ЦК ВКП(б) отстранил секретаря Харьковского обкома Р. Терехова — того самого, который в ноябре требовал отнимать у колхозников полученный ими за работу хлеб, а в январе отнял посевное зерно в Поповке, привел в отчаяние Бубыря и наших селькоров.
Партия изгоняла зарвавшегося чинушу, «перегибщика», одного из тех, кто был непосредственно повинен в начинавшемся голоде. Это убеждало в правильности других решений и других расправ с теми, кого объявляли виновниками всех бед.
И мы продолжали верить нашим руководителям и нашим газетам. Верили, вопреки тому, что уже сами видели, узнали, испытали.
…Восемь лет спустя, в августе 1941 года, в мокрых окопах у Волхова, сразу после того, как мы ушли из горевшего Новгорода, я верил, что лишь здесь, на этом гиблом участке огромного фронта, немцы оказались так несоизмеримо, так сокрушительно сильнее нас. День за днем немецкие самолеты осыпали нас бомбами, секли пулеметным огнем. Двухмоторные штурмовики Мессершмиты-110 яростно гонялись за отдельными машинами, даже за пешеходами. Только изредка наш одинокий отчаянный «ястребок» бросался на строй вражеской эскадрильи, сбивал одного-другого черно-желтого Юнкерса или Хейнкеля, а потом сам, густо дымя, скользил вниз. Когда телефонист сообщал, что летчик жив, только остался «безлошадным», мы ликующе победно орали «ура!»
Сравнивая показания пленных и все, что я сам видел с НП в стереотрубу, с тем, что было рядом, вокруг и позади до самого Валдая, нельзя было сомневаться, кто сильнее…
У нас в двух танковых дивизиях — 3-ей и 28-ой — оставалось от силы два-три основательно потрепанных танка, и главной заботой было доставать для спешенных танкистов автоматы, винтовки, ручные гранаты, пулеметы. Всего не хватало.
А там, по дороге на Чудово, на Ленинград, катили и катили колонны танков, тяжелых и средних, мчались грузовики с пехотой, тягачи волокли огромные пушки. И мы видели их и нам нечем было помешать. Артиллеристы проклинали жесткие «лимиты расхода боеприпасов», снова и снова повторяли угрюмую шутку: «Давеча какой-то Ганс опять кричал: эй, рус, возьми полмины сдачи, лимит перерасходовал!»

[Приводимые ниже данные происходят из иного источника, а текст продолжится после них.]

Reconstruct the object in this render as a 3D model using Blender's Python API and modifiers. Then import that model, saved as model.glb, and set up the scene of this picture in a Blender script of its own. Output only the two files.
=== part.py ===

Зато немецкие батареи щедро обкладывали нас всеми калибрами и прицельно, и по площадям в строго определенные часы. Листовки, густо сыпавшиеся после бомбежек, сообщали о новых победах вермахта по всему фронту от Белого до Черного моря. И каждую ночь уходили от нас к немцам перебежчики из недавно призванных запасников…
Но в один из самых мрачных дней в холодной сырой землянке мы заспорили о том, когда же наконец начнется наше контрнаступление и когда именно мы дойдем до Варшавы и Берлина. Я был среди немногих скептиков, полагавших, что для полного разгрома гитлеровской империи потребуется все же не менее года. Большинство, в том числе и кадровые солдаты и офицеры — танкисты и молодые политработники из новобранцев, отвергали наше «маловерие». И спорили уже о том, к октябрьским праздникам или к новому году мы начнем наступать и придем ли в Берлин ко дню Красной Армии или к Первому мая.

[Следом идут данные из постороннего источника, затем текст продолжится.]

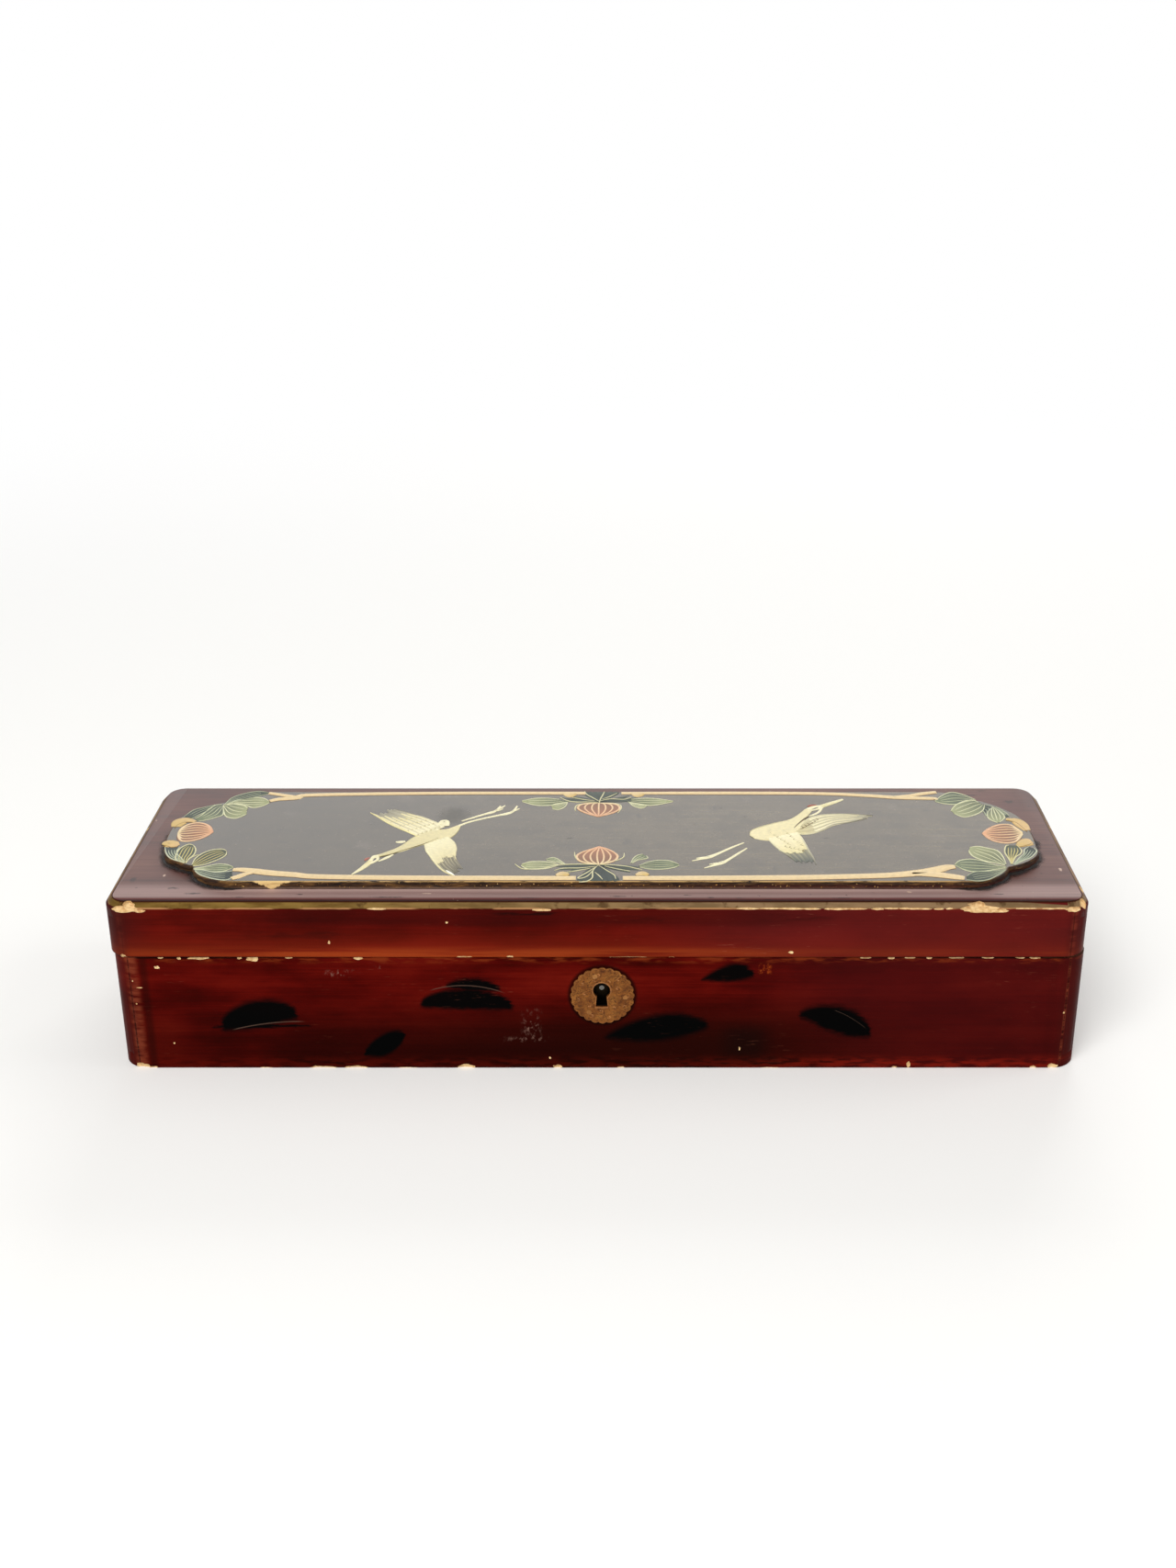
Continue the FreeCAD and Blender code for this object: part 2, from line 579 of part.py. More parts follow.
def lid_link_plate():
    plate = lock_block(
        -LOCK_PLATE_HALF, LOCK_PLATE_HALF, SELVEDGE_FRONT, FRONT_IN, SEAM_Z, SEAM_Z + LOCK_PLATE_T)
    lugs = []
    for right in LUG_RIGHTS:
        lugs.append(lock_block(
            right - LUG_LEG_W, right, LUG_FRONT_Y, LUG_BACK_Y, LUG_FOOT_Z, SEAM_Z + LOCK_PLATE_T / 2))
        lugs.append(lock_block(
            right - LUG_TOE, right, LUG_FRONT_Y, LUG_BACK_Y, LUG_FOOT_Z, LUG_FOOT_Z + LUG_TOE_H))
    return less(joined([plate] + lugs), screw_holes(LINK_SCREW, LINK_SCREWS, UP))


# The whole box, node by node
base_form = base_block()
lid_form = lid_block()

NODES = {
    "bottom_board": bottom_board(base_form),
    "base_left_wall": end_wall(base_form, -1),
    "base_right_wall": end_wall(base_form, 1),
    "base_front_board": base_front_board(base_form),
    "base_back_board": base_back_board(base_form),
    "base_corner_pegs": pegs(BASE_CORNERS, PEG_LENGTH),
    "bottom_board_pegs": pegs(BOTTOM_PLACES, PEG_LENGTH),
    "lid_top_board": lid_top_board(lid_form),
    "lid_left_rail": end_rail(lid_form, -1),
    "lid_right_rail": end_rail(lid_form, 1),
    "lid_front_rail": lid_front_rail(lid_form),
    "lid_back_rail": lid_back_rail(lid_form),
    "lid_corner_pegs": pegs(LID_CORNERS, PEG_LENGTH),
    "lid_top_pegs": pegs(LID_TOP_PLACES, LID_PEG_LENGTH),
    "lid_panel": lid_panel(),
    "left_hinge_base_leaf": base_leaf(-HINGE_X),
    "right_hinge_base_leaf": base_leaf(HINGE_X),
    "left_hinge_lid_leaf": lid_leaf(-HINGE_X),
    "right_hinge_lid_leaf": lid_leaf(HINGE_X),
    "left_hinge_pin": hinge_pin(-HINGE_X),
    "right_hinge_pin": hinge_pin(HINGE_X),
    "base_leaf_screws": screws(HINGE_SCREW, LEAF_SCREWS, -UP),
    "lid_leaf_screws": screws(HINGE_SCREW, LEAF_SCREWS, UP),
    "escutcheon": escutcheon(),
    "escutcheon_pins": escutcheon_pins(),
    "lock_plate": lock_plate(),
    "lock_cap": lock_cap(),
    "lock_cap_rivets": lock_cap_rivets(),
    "lock_bolt": lock_bolt(),
    "bolt_guide_pins": bolt_guide_pins(),
    "lock_spring": lock_spring(),
    "lock_key_pin": lock_key_pin(),
    "lock_screws": screws(LOCK_SCREW, LOCK_SCREWS, -INWARD),
    "lid_link_plate": lid_link_plate(),
    "link_plate_screws": screws(LINK_SCREW, LINK_SCREWS, UP),
}

os.makedirs("parts", exist_ok=True)
for name, shape in NODES.items():
    shape.exportStep("parts/" + name + ".step")
    print(name, len(shape.Solids), "solids,", round(shape.Volume, 2), "mm3, valid", shape.isValid())
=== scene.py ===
import math
import random

import bmesh
import bpy
import numpy as np
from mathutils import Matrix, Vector, noise


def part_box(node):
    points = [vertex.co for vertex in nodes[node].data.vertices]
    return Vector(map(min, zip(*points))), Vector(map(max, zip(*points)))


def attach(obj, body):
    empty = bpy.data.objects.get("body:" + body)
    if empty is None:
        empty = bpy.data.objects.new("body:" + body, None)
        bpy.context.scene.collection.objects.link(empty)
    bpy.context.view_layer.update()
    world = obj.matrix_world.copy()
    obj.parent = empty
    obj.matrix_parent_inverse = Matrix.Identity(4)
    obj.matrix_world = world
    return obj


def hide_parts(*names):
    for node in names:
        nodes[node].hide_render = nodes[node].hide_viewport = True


# The lacquered ink box as packed from the CAD: base, lid and lock bolt. All sizes below are in
# millimetres unless they go straight to Blender, which works in metres.
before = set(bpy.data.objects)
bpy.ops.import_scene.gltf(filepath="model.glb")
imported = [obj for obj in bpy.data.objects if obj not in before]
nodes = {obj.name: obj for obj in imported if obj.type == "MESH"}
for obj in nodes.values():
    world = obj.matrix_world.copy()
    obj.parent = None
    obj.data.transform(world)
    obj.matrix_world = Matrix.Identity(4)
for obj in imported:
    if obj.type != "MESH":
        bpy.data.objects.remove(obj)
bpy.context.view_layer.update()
MM = 0.001


# --- Camera ---
# Placed where the photograph was taken from: low in front of the box, looking slightly down.
CAMERA_PLACE = (0.00704, -0.51152, 0.29951)
CAMERA_TILT = 66.33
CAMERA_LENS = 41.44
CAMERA_SHIFT = (-0.02142, 0.0005)

camera = bpy.data.objects.new("camera", bpy.data.cameras.new("camera"))
bpy.context.scene.collection.objects.link(camera)
camera.location = CAMERA_PLACE
camera.rotation_euler = (math.radians(CAMERA_TILT), 0, 0)
camera.data.lens = CAMERA_LENS
camera.data.shift_x, camera.data.shift_y = CAMERA_SHIFT
camera.data.clip_start = 0.01
bpy.context.scene.camera = camera
bpy.context.scene.view_settings.view_transform = "Standard"


# --- Table and daylight ---
# A pale table top that fades to white away from the box, soft light from the front and above,
# and a bright wall behind, which the polished lid mirrors.
TABLE_TONE = (247, 246, 243)
TABLE_HALF = 6.0
TABLE_PLAIN_TO, TABLE_WHITE_FROM = 0.30, 0.95
SKY_LEVEL = 0.26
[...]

В морозно-туманное утро 7 ноября, сразу после жестокой бомбежки, еще струилась земля из потрясенного перекрытия землянки, зажужжал полевой телефон: «Давай, включай радиву, в Москве парад!» И я услышал знакомый голос с грузинским акцентом, интонации спокойной убежденности и слова о победе «через полгода-годик», и совсем необычные, благословляющие слова «пусть осенит вас великое знамя…»

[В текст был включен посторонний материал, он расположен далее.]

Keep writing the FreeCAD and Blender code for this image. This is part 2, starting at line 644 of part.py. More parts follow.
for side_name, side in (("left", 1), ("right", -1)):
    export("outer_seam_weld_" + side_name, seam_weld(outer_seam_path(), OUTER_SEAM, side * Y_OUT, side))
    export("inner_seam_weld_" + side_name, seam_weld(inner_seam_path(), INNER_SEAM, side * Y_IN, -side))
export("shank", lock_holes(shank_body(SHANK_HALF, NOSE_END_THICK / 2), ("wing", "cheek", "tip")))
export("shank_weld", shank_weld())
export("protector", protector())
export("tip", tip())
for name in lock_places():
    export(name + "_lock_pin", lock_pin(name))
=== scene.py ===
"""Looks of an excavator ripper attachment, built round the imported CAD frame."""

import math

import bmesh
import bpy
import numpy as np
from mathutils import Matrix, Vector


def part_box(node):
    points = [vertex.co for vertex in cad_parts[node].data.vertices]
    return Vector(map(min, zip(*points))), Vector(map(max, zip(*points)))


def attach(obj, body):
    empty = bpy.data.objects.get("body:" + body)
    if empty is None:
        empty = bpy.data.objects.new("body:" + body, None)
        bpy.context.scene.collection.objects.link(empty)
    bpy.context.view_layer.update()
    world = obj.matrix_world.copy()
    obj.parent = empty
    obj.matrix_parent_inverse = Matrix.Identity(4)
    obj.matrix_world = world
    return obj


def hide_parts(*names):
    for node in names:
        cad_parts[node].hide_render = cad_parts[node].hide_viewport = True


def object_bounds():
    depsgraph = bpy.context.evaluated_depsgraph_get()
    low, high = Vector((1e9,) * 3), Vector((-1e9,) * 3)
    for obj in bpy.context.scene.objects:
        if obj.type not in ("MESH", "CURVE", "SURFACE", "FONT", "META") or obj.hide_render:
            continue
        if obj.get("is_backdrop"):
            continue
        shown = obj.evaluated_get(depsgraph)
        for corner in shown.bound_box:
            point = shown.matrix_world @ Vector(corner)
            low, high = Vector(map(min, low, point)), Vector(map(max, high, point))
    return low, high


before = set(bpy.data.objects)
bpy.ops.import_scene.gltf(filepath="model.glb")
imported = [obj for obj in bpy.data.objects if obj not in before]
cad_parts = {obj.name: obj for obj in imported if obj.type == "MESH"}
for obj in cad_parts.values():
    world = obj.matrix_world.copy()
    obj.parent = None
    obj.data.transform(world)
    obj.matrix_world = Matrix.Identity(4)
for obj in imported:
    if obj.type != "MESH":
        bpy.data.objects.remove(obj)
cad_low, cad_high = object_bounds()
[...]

В памяти не остывали боль и ужас 33-го и 37-го годов; я помнил, знал и даже в какой-то мере понимал, как он раньше хитрил, обманывал нас, лгал о прошлом и о настоящем, когда мы вместе с Гитлером громили и делили Польшу, когда постыдно воевали в Финляндии. И все же я опять поверил ему так же, как мои товарищи. И верил даже больше, чем когда-либо раньше. Потому что, пожалуй, именно тогда впервые испытал к нему сердечную, родственную привязанность. Раньше было только уважение, рассудочное, временами боязливое, — непроницаем, непредвидим, суров, жесток, — но именно только уважение к тому, кого считал гениальным «хозяином», лучшим из возможных вождей моей страны и всех добрых сил мира.